Review 2186 : Resurge – Resurge from Underneath – English

Resurge unveils its debut album.

Three years after their debut EP, the Portuguese band signed to Miasma Records and made up of three former Underneath members, Luís « Big » Neves (guitar, Inseminated, ex-Brutal Brain Damage), Sérgio Garraio (bass, Embraced by Fall) and Ricardo Neto (drums), accompanied by their new vocalist David Bento, announce the release of Resurge from Underneath, illustrated by Marco Martins (Analepsy, ex-Brutal Brain Damage).

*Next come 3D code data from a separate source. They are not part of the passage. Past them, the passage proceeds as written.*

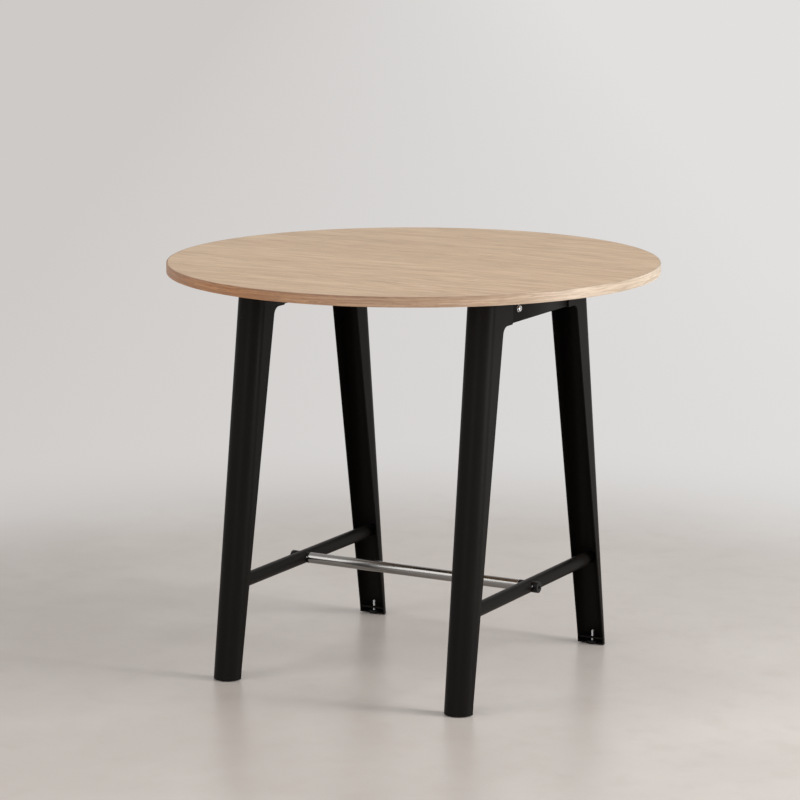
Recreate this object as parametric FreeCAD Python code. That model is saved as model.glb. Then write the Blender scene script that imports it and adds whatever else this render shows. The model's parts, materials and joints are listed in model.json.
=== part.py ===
"""Standing meeting table: a round oak top on two steel leg frames joined by a foot bar.

Millimetres.  Z is up and the floor is Z = 0.  The origin lies on the floor under the centre of
the top.  X runs along the foot bar, from the left frame to the right frame.  Y runs along the
cross tubes, from the front legs (-Y) to the rear legs (+Y).

Every leg is a folded steel channel.  Its rounded nose faces out and its open side faces the
other leg of the same frame.  Heights that are measured on a leg start at the leg's foot, which
the levelling glides hold a little off the floor.
"""
import FreeCAD, Part
import math
import os

Vector = FreeCAD.Vector

# ------------------------------------------------------------------------ driving sizes
# Every threaded joint, at its radius.
THREAD_GAP = 0.05

# Round top: a board with veneer on both faces and a solid lipping round its rim.
TOP_DIAMETER = 1100.0
TOP_THICKNESS = 22.0
VENEER_THICKNESS = 0.6
LIPPING_WIDTH = 3.0
LIPPING_TOP_RADIUS = 2.0
LIPPING_UNDER_RADIUS = 0.5
GLUE_LINE = 0.1

# Legs: sizes at the foot and at the head, along the leg's height.
LEG_LIFT = 2.0
LEG_HEIGHT = 900.0
LEG_WIDTH = 66.2
LEG_SHEET = 3.0
LEG_FOOT_X = 291.7
LEG_HEAD_X = 284.9
NOSE_FOOT_Y = 361.0
NOSE_HEAD_Y = 243.7
EDGE_FOOT_Y = 328.6
EDGE_HEAD_Y = 165.2
EAR_HEIGHT = 80.0
EAR_TIP_Y = 137.0
EAR_CORNER_RADIUS = 20.0
EAR_TIP_RADIUS = 3.0

# Top beams: channels that open downwards, one between the ears of each frame's legs.
BEAM_LENGTH = 300.0
BEAM_HEIGHT = 78.4
BEAM_SHEET = 2.5
BEAM_BEND_RADIUS = 4.0
EAR_GAP = 0.2

# Head brackets: a plate across each leg's head, with two wings inside the beam's end.
BRACKET_PLATE = 4.0
BRACKET_SHEET = 3.0
WING_LENGTH = 64.0
WING_INSET = 4.0
WING_GAP = 0.2

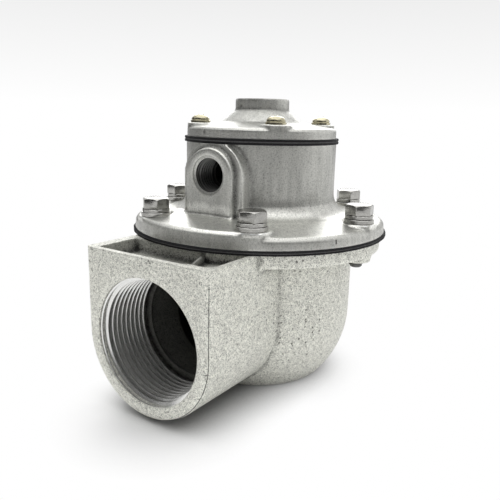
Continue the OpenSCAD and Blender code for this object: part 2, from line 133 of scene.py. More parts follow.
class ValveSizes(bpy.types.PropertyGroup):
    """Lengths and counts of the valve's details."""

    body_voxel: length("Body grain", "Cell size of the body casting's surface", 0.70 * MM)
    bonnet_voxel: length("Bonnet grain", "Cell size of the bonnet casting's surface", 0.55 * MM)
    cover_voxel: length("Cover grain", "Cell size of the cover casting's surface", 0.42 * MM)
    softness: bpy.props.IntProperty(
        name="Softness", description="Smoothing passes that round the cast edges", default=5, min=0, max=30
    )
    large_pitch: length("Large pitch", "Pitch of the large port threads", 2.309 * MM)
    large_depth: length("Large depth", "Depth of the large port threads", 1.479 * MM)
    small_pitch: length("Small pitch", "Pitch of the vent's and the pilot port's thread", 1.337 * MM)
    small_depth: length("Small depth", "Depth of the vent's and the pilot port's thread", 0.856 * MM)
    flash: length("Flash", "Height of the parting line's ridge", 0.16 * MM)
    ply: length("Ply", "Thickness of the fabric in the main diaphragm", 0.45 * MM)


class ValveColours(bpy.types.PropertyGroup):
    """Colours of the valve and of the stage."""

    body: colour("Body", "Shot blasted aluminium", (0.74, 0.74, 0.675))
    bonnet: colour("Bonnet", "Smoother cast aluminium", (0.48, 0.48, 0.452))
    machined: colour("Machined", "Cut aluminium of threads and chamfers", (0.84, 0.84, 0.82))
    rubber: colour("Rubber", "Diaphragm rubber", (0.011, 0.011, 0.012))
    fabric: colour("Fabric", "Fabric ply in the main diaphragm", (0.10, 0.10, 0.10))
    zinc: colour("Zinc", "Zinc on bolts and washers", (0.42, 0.415, 0.395))
    yellow_zinc: colour("Yellow zinc", "Yellow zinc on the cover's screws", (0.56, 0.52, 0.37))
    plate: colour("Plate", "Steel of the inner plates", (0.52, 0.52, 0.53))
    wire: colour("Wire", "Steel of the springs", (0.42, 0.42, 0.44))
    brass: colour("Brass", "Rivet", (0.72, 0.56, 0.28))
    floor: colour("Floor", "Floor of the stage", (0.90, 0.90, 0.90))


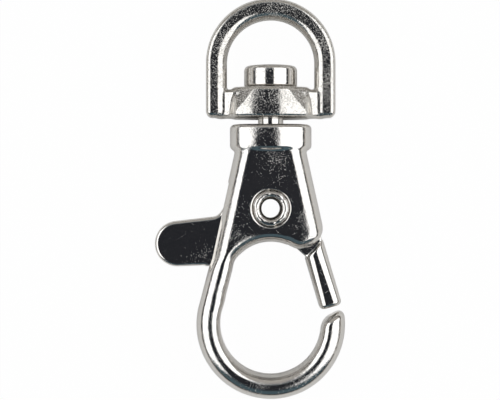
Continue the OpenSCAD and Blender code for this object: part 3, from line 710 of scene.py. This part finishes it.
def studio():
    """The room that the plating mirrors, with its two softboxes."""
    world = bpy.data.worlds.new("studio")
    world.use_nodes = True
    bpy.context.scene.world = world
    tree = world.node_tree
    tree.nodes.clear()
    way = put(tree, "ShaderNodeTexCoord")
    axes = put(tree, "ShaderNodeSeparateXYZ", None, {"Vector": (way, "Generated")})
    # From the ring's end (-Y) the room is a dark teal, from the bail's end a light grey
    along = put(tree, "ShaderNodeMapRange", {"From Min": -1.0, "From Max": 1.0},
                {"Value": (axes, "Y")})
    ends = ramp_of(tree, (along, "Result"), ((0.12, "#4C5F68"), (0.42, "#46484C"), (0.58, "#555A60"),
                                             (0.70, "#7E8489"), (0.80, "#ACA9A5"), (0.95, "#B8B4AE")))
    # Right over the object hangs the dark camera stand, leaning to the ring's end
    lean = math.radians(12)
    stand = put(tree, "ShaderNodeVectorMath",
                {"operation": "DOT_PRODUCT", 1: (0.0, -math.sin(lean), math.cos(lean))},
                {0: (way, "Generated")})
    hood = ramp_of(tree, (stand, "Value"), ((0.86, "#000000"), (0.92, "#FFFFFF")))
    room = covered(tree, (ends, "Color"), hood, "#282A2F")
    # The table's edge: a dark gap under the softboxes, then the pale far table
    edge = ramp_of(tree, (axes, "Z"), ((0.10, "#FFFFFF"), (0.15, "#000000")))
    gap = ramp_of(tree, (axes, "Z"), ((0.27, "#FFFFFF"), (0.31, "#000000")))
    room = covered(tree, (room, 2), gap, "#2C2E32")
    room = covered(tree, (room, 2), edge, "#C4C0BA")
    back = put(tree, "ShaderNodeBackground", {"Strength": 1.0}, {"Color": (room, 2)})
    put(tree, "ShaderNodeOutputWorld", None, {"Surface": (back, "Background")})
    width, glow = 0.62, 1.6
    softbox("softbox_right", 13, 71, width, glow)
    softbox("softbox_left", -24, -69, width, glow)


def camera():
    """Looks straight down at the hook, a hair from its foot's side."""
    tilt, distance, view_width = math.radians(0.3), 0.150, 0.0477
    aim_y, aim_z = -0.00014, 0.00295
    lens = bpy.data.cameras.new("camera")
    lens.sensor_width = 36
    lens.lens = lens.sensor_width * distance / view_width
    lens.clip_start = 0.005
    view = bpy.data.objects.new("camera", lens)
    bpy.context.collection.objects.link(view)
    view.location = (0, aim_y - distance * math.sin(tilt), aim_z + distance * math.cos(tilt))
    view.rotation_euler = (tilt, 0, 0)
    bpy.context.scene.camera = view


table()
studio()
camera()
bpy.context.scene.view_settings.view_transform = "Standard"

bpy.context.view_layer.update()
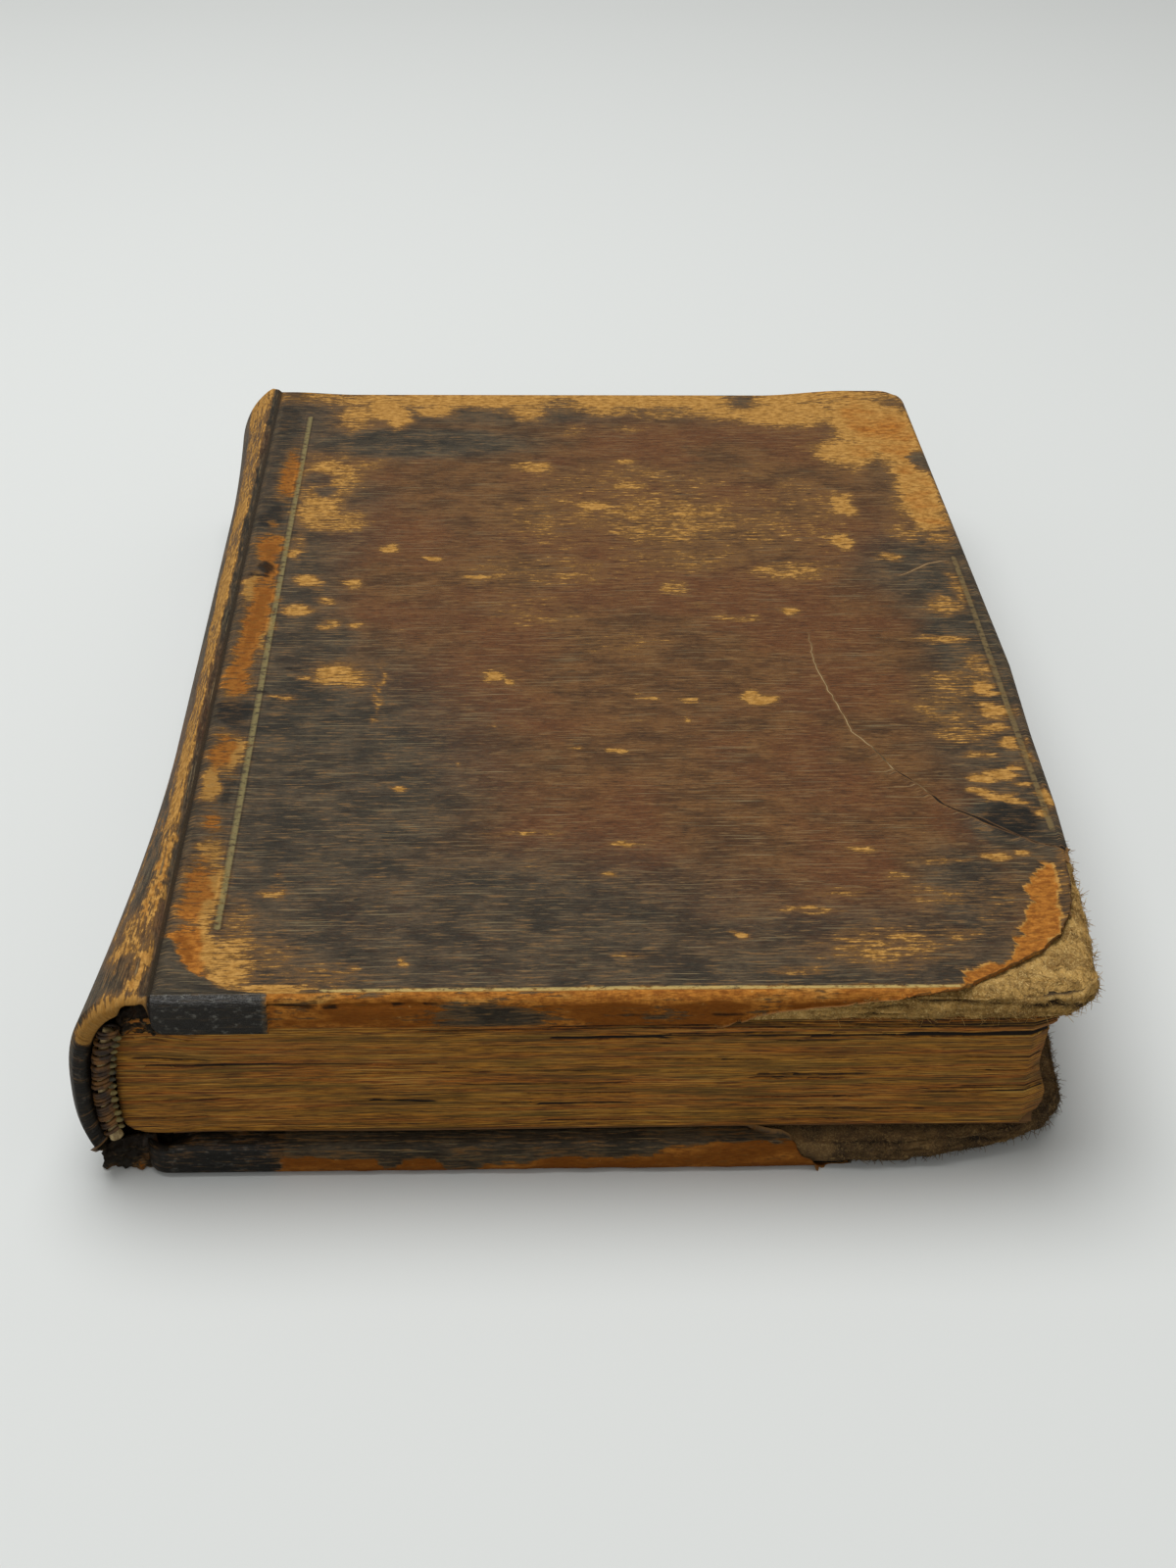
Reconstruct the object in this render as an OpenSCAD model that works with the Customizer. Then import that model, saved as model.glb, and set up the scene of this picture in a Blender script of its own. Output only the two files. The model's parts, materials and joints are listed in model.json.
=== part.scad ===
// Hardback book: a block of sewn leaves between two pasteboards, laced on with cords and covered in one
// skin of leather over a hollow back. It lies closed on its back cover.
// Millimetres. +X runs from the spine to the fore edge, +Y from the tail to the head, +Z from the back
// cover to the front cover. The origin is the centre of the base of the closed book.

/* [Book] */
// Height of the covers, tail to head
cover_len = 186; // [170:1:240]
// Width of a cover, from its hinge line to its fore edge
cover_w = 117; // [100:1:150]
// Thickness of the closed book over both covers
book_t = 27.5; // [25:0.5:36]
// How far the covers stand out beyond the leaves at head and tail
square_end = 2.4; // [2.4:0.1:5]
// How far the covers stand out beyond the leaves at the fore edge
square_fore = 8.5; // [5:0.5:12]

/* [Boards] */
// Thickness of a pasteboard
board_t = 3.4; // [2.6:0.1:3.6]
// Gap from the hinge line to the spine edge of a board
board_gap = 0.6; // [0.4:0.1:1]
// Width of the bevel along a board's inner spine edge
bevel_w = 3.0; // [2:0.1:4]
// Depth of the bevel along a board's inner spine edge
bevel_h = 1.4; // [1:0.1:1.6]
// Plan radius of a sound corner
corner_r = 5; // [3:0.5:8]
// Plan radius of the front board's worn corner
worn_r_front = 4.5; // [3:0.5:9]
// Plan radius of the back board's worn corner
worn_r_back = 11; // [3:0.5:13]
// How far the fore edge of a board is worn back at its worn corner
worn_in = 4.2; // [1:0.1:6]
// Length of fore edge over which a board is worn back
worn_run = 38; // [32:1:60]

/* [Leather] */
// Thickness of the leather
leather_t = 0.8; // [0.6:0.05:1]
// Width of the leather turned in over a board's inner face
turn_in_w = 14; // [10:1:20]
// Thickness of the pared turn-in
turn_in_t = 0.5; // [0.3:0.05:0.7]
// Radius of the leather over a board's edges
edge_r = 1.4; // [0.6:0.1:1.8]
// Distance of the ruled line from the hinge
rule_hinge = 5.8; // [4.5:0.1:9]
// Distance of the ruled line from the other three edges
rule_edge = 2.4; // [2:0.1:4]
// Width of the ruled line
rule_w = 0.8; // [0.4:0.1:1.2]
// Depth of the ruled line
rule_d = 0.15; // [0.1:0.05:0.3]
// How far the wear has cut the front cover's leather back from the fore edge at its worn corner
bare_in_front = 3.6; // [2:0.1:6]
// Plan radius of the torn leather at the front cover's worn corner
bare_r_front = 22; // [16:1:26]
// How far the wear has cut the back cover's leather back from the fore edge at its worn corner
bare_in_back = 5; // [2:0.1:6]
// Plan radius of the torn leather at the back cover's worn corner
bare_r_back = 24; // [16:1:28]
// How far the wear has cut the leather back from the tail edge beside a worn corner
bare_in_tail = 1.5; // [0.5:0.1:3]

/* [Spine] */
// Gap between the endband and the rolled end of the leather back, at the tail
tail_gap = 1.2; // [0.2:0.1:3]
// Gap between the endband and the rolled end of the leather back, at the head
head_gap = 0.3; // [0.2:0.1:2]
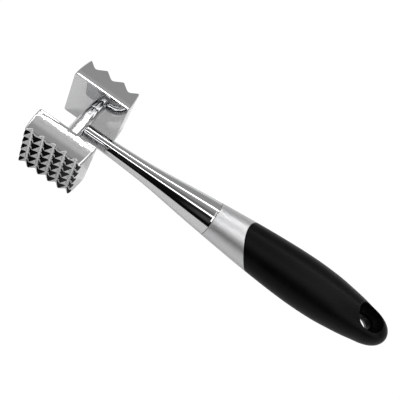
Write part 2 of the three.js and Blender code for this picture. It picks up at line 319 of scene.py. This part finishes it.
def satin(name):
    """Fine-blasted and brushed steel: short streaks round the sleeve, soft sheen."""
    m = Nodes(name)
    b = m.bsdf
    b.inputs["Metallic"].default_value = 1.0
    streak = m.noise(m.place((700, 260, 260)), 1.0, 4.0, 0.65)
    grain = m.noise(m.place(), 2600.0, 3.0, 0.6)
    cloud = m.noise(m.place(), 60.0, 2.0, 0.5)
    tone = m.new("ShaderNodeMath", operation="ADD")
    m.link(m.ramp(streak, 0.3, 0.7, 0.0, 0.6), tone.inputs[0])
    m.link(m.ramp(cloud, 0.3, 0.7, 0.0, 0.4), tone.inputs[1])
    m.link(m.mix(tone.outputs[0], (0.50, 0.503, 0.507), (0.55, 0.553, 0.557)), b.inputs["Base Color"])
    m.link(m.ramp(streak, 0.25, 0.75, 0.40, 0.47), b.inputs["Roughness"])
    n = m.bump(grain, 0.35, 0.00001)
    n = m.bump(streak, 0.30, 0.000008, n)
    m.link(n, b.inputs["Normal"])
    return m.mat


def moulded(name, colour, rough, grain_scale, grain, level=0.5):
    """Moulded plastic with a fine eroded grain and slightly uneven gloss."""
    m = Nodes(name)
    b = m.bsdf
    b.inputs["Specular IOR Level"].default_value = level
    p = m.place()
    g = m.noise(p, grain_scale, 3.0, 0.6)
    cloud = m.noise(p, 70.0, 3.0, 0.55)
    m.link(m.mix(m.ramp(cloud, 0.3, 0.7, 0, 1), colour, tuple(c * 1.25 + 0.0004 for c in colour)), b.inputs["Base Color"])
    m.link(m.ramp(cloud, 0.3, 0.72, rough * 0.92, rough * 1.12), b.inputs["Roughness"])
    n = m.bump(g, 0.5, grain)
    m.link(n, b.inputs["Normal"])
    return m.mat


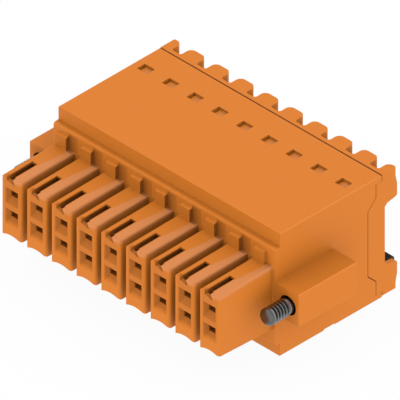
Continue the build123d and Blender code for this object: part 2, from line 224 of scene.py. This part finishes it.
def noise(handle, size, detail=2.0):
    """Smooth noise from 0 to 1, whose lumps are about this size in metres."""
    place = handle.node("ShaderNodeTexCoord", output=3)
    return handle.node(
        "ShaderNodeTexNoise", inputs={"Vector": place, "Scale": 1 / size, "Detail": detail}
    )


def seen_by_bounce(plastic):
    """1 where light that has already left a matt face meets this one, and 0 everywhere else."""
    return plastic.node("ShaderNodeLightPath", output=2)


def moulded_plastic(name, deep, light, rough, grain, gloss, tones=None):
    """Satin moulded plastic: drifting tone, patchy gloss and a fine spark-eroded grain. Edges
    that lean right and up are painted paler, a painted highlight: there the normal's x times its z
    is high. For light bounced from other faces the colour is nearly black, which takes out the
    light bounced between faces and paints deeper shade into the corners, so they go brown. Tones
    is a function that lays further tones over the colour."""
    material, plastic = plain_material(name)
    flow = noise(plastic, 4.0 * MM)
    side, _, up = plastic.node("ShaderNodeTexCoord", output=1).axes()
    tone = (side * up).above(edge_lean, edge_blur).mix(flow.mix(deep, light), edge_highlight_tone)
    if tones:
        tone = tones(plastic, tone)
    patches = noise(plastic, 0.8 * MM)
    sparked = noise(plastic, 0.05 * MM, detail=1.0)
    bump = plastic.node(
        "ShaderNodeBump", inputs={"Strength": grain, "Distance": 0.01 * MM, "Height": sparked}
    )
    finish_with(
        plastic,
        {
            "Base Color": seen_by_bounce(plastic).mix(tone, bounce_shade_tone),
            "Roughness": rough + 0.12 * (patches - 0.5),
            "Specular IOR Level": gloss,
            "Normal": bump,
        },
    )
    return material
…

The album opens with Resurge, a chilling intro where the first simple macabre riffs appear, followed by equally effective vocal parts to lead us into the eponymous composition, Resurge from Underneath, where the band significantly speeds up while keeping their heavy jerky Old School approach. The vocalist also lashes out during the livelier parts, but the musicians retain their eerie ambience thanks to the harmonics while they borrow from Death/Thrash to place sharp catchy parts on Blame It on You, the following track, which is sure to free necks. Same feeling on Mindless Greed, where the band remains anchored in their devastatingly aggressive patterns, but leads take on a hint of unexpected madness in contrast to Graft of Reluctance which develops an explosive and relatively heavy rhythm, with a hovering touch from time to time. Entombed in Torment gives us a moment’s respite with a groovy but rather slow sound, then the sinister bell of Circle of Death rings after a growl, initially offering a slow rhythm, but soon igniting quite regularly in its turn, creating energetic moshparts. Vehemence follows, and with such an equivocal title, the sound is bound to be wild and conducive to frenzied headbanging, though with a more moderate break, before The Epitaph closes the album with an oppressive slowness and blood-curdling guitars, before speeding off again and gradually disappearing.

Resurge offers us an aggressive version of Old School Death Metal on Resurge from Underneath. The band doesn’t hold back its riffs, letting them move from angst-ridden ambience to overt brutality.